**** Data extract

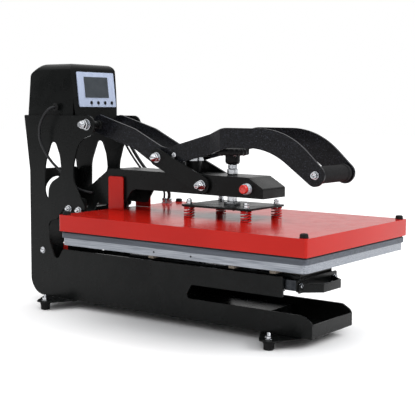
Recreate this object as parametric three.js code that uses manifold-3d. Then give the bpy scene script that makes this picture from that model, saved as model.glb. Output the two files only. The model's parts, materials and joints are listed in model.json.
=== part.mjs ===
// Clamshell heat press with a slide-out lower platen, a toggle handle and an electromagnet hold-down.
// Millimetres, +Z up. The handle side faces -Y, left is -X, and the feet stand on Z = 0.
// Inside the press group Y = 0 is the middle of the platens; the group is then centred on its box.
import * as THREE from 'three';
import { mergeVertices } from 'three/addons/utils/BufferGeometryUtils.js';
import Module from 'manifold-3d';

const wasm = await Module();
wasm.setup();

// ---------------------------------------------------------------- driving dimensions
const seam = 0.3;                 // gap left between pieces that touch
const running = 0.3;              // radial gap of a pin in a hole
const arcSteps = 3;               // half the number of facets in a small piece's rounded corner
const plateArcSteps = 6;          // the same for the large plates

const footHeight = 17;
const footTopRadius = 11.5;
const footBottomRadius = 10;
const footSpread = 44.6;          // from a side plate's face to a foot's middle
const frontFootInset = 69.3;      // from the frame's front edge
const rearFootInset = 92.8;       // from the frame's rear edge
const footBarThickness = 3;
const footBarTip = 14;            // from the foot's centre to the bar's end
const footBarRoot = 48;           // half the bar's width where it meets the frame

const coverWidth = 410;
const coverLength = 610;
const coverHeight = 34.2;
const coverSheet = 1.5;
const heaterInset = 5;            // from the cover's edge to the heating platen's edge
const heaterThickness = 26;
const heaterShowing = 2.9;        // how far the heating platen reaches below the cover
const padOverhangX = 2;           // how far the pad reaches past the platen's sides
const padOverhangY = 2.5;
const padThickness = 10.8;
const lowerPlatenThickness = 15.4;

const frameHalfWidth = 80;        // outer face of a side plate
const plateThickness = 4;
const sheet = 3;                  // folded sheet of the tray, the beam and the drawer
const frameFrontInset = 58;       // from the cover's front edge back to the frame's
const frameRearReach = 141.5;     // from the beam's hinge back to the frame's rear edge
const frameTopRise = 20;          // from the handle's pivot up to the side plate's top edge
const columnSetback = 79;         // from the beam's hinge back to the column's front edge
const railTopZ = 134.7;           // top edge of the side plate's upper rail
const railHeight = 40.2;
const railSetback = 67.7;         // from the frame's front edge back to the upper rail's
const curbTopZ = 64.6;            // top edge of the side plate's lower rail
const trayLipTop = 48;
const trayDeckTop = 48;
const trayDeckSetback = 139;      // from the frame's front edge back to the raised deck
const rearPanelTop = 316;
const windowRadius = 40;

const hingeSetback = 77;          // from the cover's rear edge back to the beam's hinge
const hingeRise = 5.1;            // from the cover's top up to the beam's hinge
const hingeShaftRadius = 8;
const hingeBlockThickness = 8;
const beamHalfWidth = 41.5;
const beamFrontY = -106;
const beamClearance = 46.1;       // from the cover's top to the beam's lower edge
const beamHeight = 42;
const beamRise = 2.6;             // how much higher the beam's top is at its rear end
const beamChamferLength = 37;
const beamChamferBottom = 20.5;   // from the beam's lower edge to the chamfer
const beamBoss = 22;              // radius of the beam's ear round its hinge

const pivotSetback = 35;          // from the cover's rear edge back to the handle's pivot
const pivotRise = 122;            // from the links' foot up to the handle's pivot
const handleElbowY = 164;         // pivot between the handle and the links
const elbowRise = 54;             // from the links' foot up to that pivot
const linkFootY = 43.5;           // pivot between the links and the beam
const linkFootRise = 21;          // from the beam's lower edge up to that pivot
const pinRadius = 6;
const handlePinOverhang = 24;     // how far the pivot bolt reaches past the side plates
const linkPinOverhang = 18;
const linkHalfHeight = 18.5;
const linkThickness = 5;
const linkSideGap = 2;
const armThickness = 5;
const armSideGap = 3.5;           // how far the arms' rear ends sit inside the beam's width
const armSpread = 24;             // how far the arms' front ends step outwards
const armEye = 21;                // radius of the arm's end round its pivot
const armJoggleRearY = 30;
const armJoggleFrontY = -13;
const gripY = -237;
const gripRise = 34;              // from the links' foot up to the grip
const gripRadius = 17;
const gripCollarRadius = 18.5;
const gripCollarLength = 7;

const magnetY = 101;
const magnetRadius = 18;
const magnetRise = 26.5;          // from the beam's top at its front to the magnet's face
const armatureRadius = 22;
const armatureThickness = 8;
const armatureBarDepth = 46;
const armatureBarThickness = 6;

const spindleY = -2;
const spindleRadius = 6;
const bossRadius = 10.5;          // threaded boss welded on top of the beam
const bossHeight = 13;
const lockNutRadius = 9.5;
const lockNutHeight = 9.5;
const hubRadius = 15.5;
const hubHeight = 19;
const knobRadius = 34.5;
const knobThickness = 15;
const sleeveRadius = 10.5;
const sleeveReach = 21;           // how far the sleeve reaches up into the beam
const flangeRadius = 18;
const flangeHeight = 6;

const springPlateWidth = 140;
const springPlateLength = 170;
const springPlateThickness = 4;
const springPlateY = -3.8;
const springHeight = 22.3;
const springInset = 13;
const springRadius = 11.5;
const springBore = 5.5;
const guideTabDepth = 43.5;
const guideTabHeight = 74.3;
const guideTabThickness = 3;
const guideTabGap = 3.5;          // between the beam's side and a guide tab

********

> Instructions to follow: Show every line of the listing in which the string "three" can be found.

> Task result:
Recreate this object as parametric three.js code that uses manifold-3d. Then give the bpy scene script that makes this picture from that model, saved as model.glb. Output the two files only. The model's parts, materials and joints are listed in model.json.
import * as THREE from 'three';
import { mergeVertices } from 'three/addons/utils/BufferGeometryUtils.js';